The scariest moments of my life have been those when I realized I had neither.
After I escaped that forsaken mountaintop in France and returned to Cambodia six years ago, I was broke, and I was broken. I had exactly $14 to my name, I was unemployed, and if I am honest, I began to suspect my dream of sharing my life with my then betrothed was never to be.
The only certainty I had in my life was the trust and faith my adoptive Cambodian family still has in me. I could afford neither the luxury of dreaming nor the time to plan. I hit the ground running, and I did what I needed to do. Within little time, days in fact, I was working again. I said yes to everything, and soon I was able to take care of myself and those who had taken care of me.
I was so busy, in fact, I wasn’t able to realize something vital was missing. Anytime students, as they do, asked me for guidance, I repeated that sage advice that has always served me so well, but each time I warned them to never be without the big dream and the simple plan, a little reflection of a voice in the back of my head asked, “But what about your dreams and plans?”
I remember the specific day Leni came into my life and changed everything about me.
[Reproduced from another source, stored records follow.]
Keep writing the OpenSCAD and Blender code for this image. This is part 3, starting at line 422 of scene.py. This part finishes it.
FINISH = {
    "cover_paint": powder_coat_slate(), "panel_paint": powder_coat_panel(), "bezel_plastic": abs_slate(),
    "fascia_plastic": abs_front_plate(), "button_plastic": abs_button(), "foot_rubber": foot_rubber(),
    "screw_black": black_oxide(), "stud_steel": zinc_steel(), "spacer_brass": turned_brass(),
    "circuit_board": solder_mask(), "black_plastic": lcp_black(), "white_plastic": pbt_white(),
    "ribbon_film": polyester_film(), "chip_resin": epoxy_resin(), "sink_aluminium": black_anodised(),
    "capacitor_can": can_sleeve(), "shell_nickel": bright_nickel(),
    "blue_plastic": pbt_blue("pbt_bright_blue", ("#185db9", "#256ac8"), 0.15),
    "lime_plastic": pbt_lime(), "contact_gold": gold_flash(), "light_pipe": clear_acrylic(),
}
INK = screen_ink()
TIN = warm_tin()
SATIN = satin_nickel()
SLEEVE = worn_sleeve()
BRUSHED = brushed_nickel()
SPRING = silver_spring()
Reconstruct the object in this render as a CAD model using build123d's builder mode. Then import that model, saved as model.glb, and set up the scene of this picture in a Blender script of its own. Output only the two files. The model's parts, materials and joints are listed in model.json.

It was my 40th birthday, January 24th, 2011. Within seconds of locking eyes with the tiny, two-year-old riding on my brother’s hip, I knew what both my dream and plan would be for the rest of my life.
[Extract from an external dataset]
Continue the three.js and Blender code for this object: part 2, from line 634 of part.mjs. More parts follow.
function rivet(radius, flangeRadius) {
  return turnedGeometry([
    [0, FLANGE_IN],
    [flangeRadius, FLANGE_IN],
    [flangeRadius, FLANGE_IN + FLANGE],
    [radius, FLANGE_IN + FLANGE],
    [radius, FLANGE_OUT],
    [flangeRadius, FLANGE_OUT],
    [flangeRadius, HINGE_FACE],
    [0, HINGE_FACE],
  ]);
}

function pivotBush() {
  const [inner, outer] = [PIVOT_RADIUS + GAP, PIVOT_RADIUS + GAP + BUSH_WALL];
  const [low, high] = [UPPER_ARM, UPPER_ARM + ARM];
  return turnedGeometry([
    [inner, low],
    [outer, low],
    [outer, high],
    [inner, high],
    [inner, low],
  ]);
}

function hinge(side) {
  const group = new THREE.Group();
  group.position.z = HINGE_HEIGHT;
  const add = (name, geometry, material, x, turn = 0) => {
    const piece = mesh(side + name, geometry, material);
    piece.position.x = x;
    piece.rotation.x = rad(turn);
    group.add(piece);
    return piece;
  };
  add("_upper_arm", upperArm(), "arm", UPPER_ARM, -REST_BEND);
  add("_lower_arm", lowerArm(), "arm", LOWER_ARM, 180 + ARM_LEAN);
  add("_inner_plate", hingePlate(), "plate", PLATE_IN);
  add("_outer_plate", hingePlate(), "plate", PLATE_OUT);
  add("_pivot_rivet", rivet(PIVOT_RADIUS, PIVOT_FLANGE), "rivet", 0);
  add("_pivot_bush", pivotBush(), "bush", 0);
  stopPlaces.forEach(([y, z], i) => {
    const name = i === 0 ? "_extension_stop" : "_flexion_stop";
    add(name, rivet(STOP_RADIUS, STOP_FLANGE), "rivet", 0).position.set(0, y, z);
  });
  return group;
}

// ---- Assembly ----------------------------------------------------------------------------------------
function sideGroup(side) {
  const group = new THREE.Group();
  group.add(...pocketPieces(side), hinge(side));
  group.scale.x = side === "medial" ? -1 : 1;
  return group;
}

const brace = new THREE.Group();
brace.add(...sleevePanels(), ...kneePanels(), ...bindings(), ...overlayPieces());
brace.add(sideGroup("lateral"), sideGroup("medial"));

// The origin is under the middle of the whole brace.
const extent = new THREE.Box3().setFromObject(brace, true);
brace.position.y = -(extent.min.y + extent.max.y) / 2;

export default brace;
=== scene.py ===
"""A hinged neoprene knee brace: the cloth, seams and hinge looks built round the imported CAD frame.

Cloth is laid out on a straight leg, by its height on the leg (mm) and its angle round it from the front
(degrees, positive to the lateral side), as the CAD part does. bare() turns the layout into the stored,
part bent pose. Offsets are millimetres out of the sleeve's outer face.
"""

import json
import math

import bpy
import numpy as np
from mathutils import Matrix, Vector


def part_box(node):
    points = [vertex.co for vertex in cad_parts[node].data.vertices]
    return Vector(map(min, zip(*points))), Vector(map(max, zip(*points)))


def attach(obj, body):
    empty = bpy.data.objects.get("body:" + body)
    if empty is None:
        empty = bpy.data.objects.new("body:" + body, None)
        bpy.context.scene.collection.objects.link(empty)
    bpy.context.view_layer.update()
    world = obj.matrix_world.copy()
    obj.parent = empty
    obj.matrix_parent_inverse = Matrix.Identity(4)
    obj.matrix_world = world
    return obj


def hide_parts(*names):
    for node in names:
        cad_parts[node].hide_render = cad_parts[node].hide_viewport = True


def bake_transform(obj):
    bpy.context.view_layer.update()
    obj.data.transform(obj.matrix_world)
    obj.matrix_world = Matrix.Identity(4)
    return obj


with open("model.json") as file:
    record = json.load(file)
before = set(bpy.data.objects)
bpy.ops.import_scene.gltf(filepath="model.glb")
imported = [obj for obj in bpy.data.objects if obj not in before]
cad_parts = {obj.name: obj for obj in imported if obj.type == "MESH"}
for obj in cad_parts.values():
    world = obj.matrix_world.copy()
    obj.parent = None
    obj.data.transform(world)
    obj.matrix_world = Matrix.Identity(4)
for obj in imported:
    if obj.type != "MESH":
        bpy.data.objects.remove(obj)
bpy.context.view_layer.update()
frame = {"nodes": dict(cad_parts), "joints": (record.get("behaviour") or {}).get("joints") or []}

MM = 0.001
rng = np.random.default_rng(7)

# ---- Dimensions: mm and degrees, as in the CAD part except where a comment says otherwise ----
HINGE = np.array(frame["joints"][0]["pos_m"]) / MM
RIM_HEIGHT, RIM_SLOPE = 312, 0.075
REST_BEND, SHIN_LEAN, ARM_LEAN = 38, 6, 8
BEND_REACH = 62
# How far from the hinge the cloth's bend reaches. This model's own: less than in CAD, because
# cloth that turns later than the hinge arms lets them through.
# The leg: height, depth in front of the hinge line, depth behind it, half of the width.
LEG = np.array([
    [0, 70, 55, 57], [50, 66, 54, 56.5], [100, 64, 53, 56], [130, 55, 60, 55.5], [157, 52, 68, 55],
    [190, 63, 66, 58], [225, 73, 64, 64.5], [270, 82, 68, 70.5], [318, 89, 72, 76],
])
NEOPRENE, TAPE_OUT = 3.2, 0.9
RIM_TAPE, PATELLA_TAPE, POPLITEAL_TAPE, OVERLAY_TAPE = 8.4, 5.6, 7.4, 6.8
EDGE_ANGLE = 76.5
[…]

There have always been people who ask why I do what I do. Sometimes, I interpret their questions as earnest judgements not of my sanity but of my ability to care for my better interests. There is no simple way to explain why I have accepted responsibility for a child with whom I share no DNA or legally recognized relationship. All I know is doing so fulfills and defines a part of myself I didn’t previously know existed.
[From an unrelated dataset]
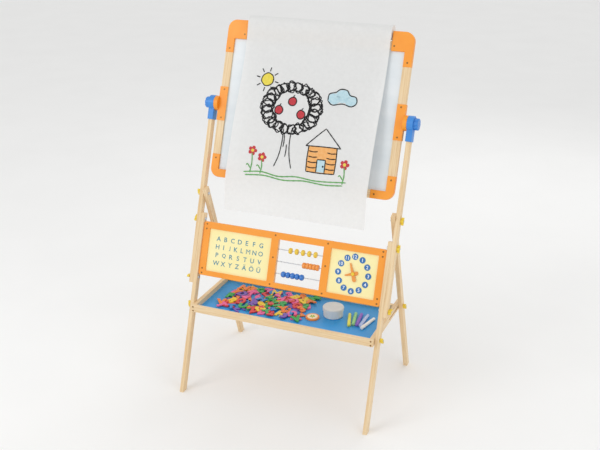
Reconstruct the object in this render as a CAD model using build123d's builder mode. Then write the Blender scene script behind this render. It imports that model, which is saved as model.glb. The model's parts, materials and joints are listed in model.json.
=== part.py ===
from build123d import *
import os
from math import atan2, cos, degrees, hypot, radians, sin, tan

# Children's standing easel, millimetres, +Z up, front towards -Y, origin on the floor under the
# middle of the object.  Two leaning front legs carry posts on their outer faces, the posts carry a
# board that turns between two clamps, and a level tray ties the front legs to the rear legs.

# ---------------------------------------------------------------- driving dimensions
LEG_THICK = 14.0          # legs, posts and tray rails, across the easel
LEG_DEPTH = 24.0          # the same stock, front to back
FRAME_WIDTH = 670.0       # over the outer faces of the legs
FOOT_SPREAD = 471.5       # front foot's front edge to the middle of the rear foot
FRONT_LEAN = 19.4         # degrees from upright
PIVOT_UP = 680.0          # distances along a front leg from the floor: rear leg pivot
UPPER_BOLT_UP = 593.0     # upper bolt between post and leg
LOWER_BOLT_UP = 394.0     # lower bolt between post and leg
TRAY_BOLT_UP = 299.0      # bolt that carries the front of the tray
CLAMP_UP = 983.0          # axis on which the board turns
LEG_OVERRUN = 20.0        # timber left beyond its last bolt
EDGE_ROUND = 1.5          # eased edges of the timber
RUNNING_GAP = 0.3         # between faces that slide on each other

BOLT_R = 3.0
BOLT_HEAD_R = 5.5
BOLT_HEAD_THICK = 3.5
HOLE_CLEARANCE = 0.3
NUT_HUB_R = 6.0
NUT_HUB_LENGTH = 10.0
NUT_COLLAR = 2.0
WING_SPAN = 25.0
WING_R = 4.0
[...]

For each decade since entering adulthood, there are a few years for which I cannot clearly account. I no longer know what year I emigrated to Cambodia. It was either 2002 or 2003, but what I do know is I departed America on January 24th, my birthday, and my new life and this journey began the second I landed. With each passing year, as my birthday approaches I become even more grateful than I normally am, and my brain does what it does as it tries to find meaning and make connections where lesser minded Carnivora and Primates see nothing.
Yes, I cried my eyes out last night; I did so again moments ago when I recalled the day Leni entered my life, and I could easily cry again right now if I allow myself to think about the beauty of Monday’s afternoon, when I put my mother’s engagement ring on Manith’s finger.